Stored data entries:
□ □ □

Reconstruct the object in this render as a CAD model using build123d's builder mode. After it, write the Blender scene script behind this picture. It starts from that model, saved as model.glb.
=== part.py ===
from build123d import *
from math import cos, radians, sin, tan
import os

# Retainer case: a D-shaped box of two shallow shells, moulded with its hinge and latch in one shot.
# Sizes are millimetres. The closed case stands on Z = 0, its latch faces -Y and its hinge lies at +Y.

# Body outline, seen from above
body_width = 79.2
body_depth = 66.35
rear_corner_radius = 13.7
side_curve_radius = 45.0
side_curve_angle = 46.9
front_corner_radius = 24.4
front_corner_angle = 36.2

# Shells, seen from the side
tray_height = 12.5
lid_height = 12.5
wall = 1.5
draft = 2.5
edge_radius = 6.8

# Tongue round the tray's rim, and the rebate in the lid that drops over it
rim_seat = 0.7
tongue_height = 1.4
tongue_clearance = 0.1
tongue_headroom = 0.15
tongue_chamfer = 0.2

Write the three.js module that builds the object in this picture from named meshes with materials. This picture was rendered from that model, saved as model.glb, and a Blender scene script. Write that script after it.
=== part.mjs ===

□ □ □

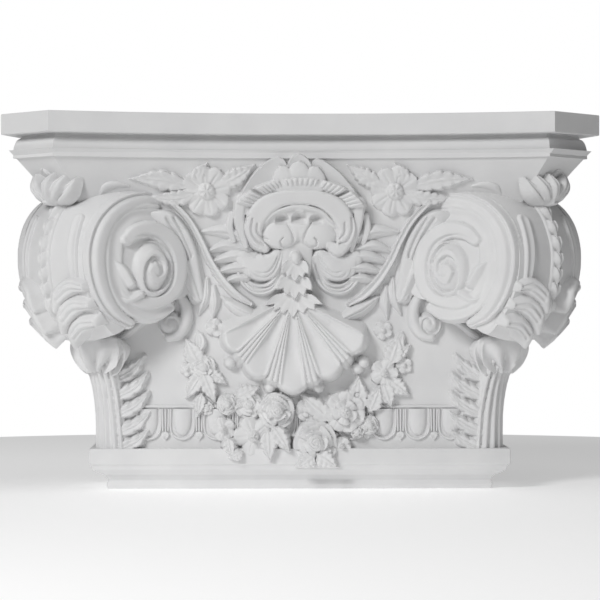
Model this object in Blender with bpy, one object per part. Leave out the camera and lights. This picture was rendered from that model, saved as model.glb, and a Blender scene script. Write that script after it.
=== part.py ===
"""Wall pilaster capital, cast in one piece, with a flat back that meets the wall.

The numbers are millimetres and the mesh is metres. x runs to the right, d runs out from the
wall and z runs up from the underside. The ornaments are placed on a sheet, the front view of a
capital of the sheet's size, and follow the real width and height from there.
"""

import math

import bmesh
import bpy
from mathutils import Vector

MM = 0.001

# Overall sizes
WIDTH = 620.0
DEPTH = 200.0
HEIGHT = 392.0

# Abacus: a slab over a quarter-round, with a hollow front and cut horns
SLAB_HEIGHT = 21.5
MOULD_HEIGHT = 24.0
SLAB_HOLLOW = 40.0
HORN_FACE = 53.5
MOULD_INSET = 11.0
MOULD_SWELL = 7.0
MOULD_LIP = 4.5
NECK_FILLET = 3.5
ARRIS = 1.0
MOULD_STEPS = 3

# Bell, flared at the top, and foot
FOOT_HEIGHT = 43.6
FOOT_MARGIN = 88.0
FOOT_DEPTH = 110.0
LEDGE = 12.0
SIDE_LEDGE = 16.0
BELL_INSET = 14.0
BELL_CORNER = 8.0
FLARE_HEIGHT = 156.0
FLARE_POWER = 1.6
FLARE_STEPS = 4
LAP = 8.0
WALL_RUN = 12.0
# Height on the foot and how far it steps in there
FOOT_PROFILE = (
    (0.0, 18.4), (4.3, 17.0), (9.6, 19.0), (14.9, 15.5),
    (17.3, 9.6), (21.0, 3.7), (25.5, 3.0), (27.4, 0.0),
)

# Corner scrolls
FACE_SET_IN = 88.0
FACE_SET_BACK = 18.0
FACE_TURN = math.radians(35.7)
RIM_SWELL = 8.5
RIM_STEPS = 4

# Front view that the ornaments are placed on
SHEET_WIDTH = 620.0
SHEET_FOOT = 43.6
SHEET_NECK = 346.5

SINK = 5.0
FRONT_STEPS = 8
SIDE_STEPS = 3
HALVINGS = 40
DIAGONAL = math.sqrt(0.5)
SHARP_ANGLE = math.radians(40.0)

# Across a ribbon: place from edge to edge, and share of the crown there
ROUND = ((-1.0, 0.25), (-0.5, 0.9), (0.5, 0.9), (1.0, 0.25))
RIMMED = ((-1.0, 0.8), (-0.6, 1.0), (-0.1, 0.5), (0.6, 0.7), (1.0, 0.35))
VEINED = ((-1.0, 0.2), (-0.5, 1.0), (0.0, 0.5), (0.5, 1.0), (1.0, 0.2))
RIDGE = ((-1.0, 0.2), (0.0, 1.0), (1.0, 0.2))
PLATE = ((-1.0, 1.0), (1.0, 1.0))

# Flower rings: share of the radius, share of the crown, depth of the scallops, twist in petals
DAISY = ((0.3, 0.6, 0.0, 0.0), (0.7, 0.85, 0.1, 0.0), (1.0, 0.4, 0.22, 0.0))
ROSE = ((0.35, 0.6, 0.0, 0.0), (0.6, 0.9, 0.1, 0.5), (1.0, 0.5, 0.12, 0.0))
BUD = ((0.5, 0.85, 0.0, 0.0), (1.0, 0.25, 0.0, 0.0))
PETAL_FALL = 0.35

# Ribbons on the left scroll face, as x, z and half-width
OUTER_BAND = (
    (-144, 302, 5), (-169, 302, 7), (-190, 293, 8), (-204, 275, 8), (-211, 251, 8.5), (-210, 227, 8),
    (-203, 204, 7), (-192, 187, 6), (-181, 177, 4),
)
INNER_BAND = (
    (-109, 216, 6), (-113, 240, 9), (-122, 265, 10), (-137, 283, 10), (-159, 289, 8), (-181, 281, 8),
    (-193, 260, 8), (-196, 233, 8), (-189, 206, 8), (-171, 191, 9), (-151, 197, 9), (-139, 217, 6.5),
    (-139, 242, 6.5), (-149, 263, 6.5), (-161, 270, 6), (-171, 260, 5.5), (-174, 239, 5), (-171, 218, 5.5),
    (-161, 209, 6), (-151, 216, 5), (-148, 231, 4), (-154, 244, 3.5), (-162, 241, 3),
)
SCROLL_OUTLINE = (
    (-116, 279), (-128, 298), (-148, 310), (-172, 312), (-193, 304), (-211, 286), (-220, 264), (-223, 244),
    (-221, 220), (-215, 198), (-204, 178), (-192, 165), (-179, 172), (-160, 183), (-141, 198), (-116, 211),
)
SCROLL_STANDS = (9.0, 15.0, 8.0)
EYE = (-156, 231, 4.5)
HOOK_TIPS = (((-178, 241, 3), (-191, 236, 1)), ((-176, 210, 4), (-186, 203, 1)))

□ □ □

Task details: Each line from the one bearing "Reconstruct the object" through the one bearing "edge_radius = 6.8" is to be duplicated without change; all remaining lines are to be left out.

Result of the task:
Reconstruct the object in this render as a CAD model using build123d's builder mode. After it, write the Blender scene script behind this picture. It starts from that model, saved as model.glb.
=== part.py ===
from build123d import *
from math import cos, radians, sin, tan
import os

# Retainer case: a D-shaped box of two shallow shells, moulded with its hinge and latch in one shot.
# Sizes are millimetres. The closed case stands on Z = 0, its latch faces -Y and its hinge lies at +Y.

# Body outline, seen from above
body_width = 79.2
body_depth = 66.35
rear_corner_radius = 13.7
side_curve_radius = 45.0
side_curve_angle = 46.9
front_corner_radius = 24.4
front_corner_angle = 36.2

# Shells, seen from the side
tray_height = 12.5
lid_height = 12.5
wall = 1.5
draft = 2.5
edge_radius = 6.8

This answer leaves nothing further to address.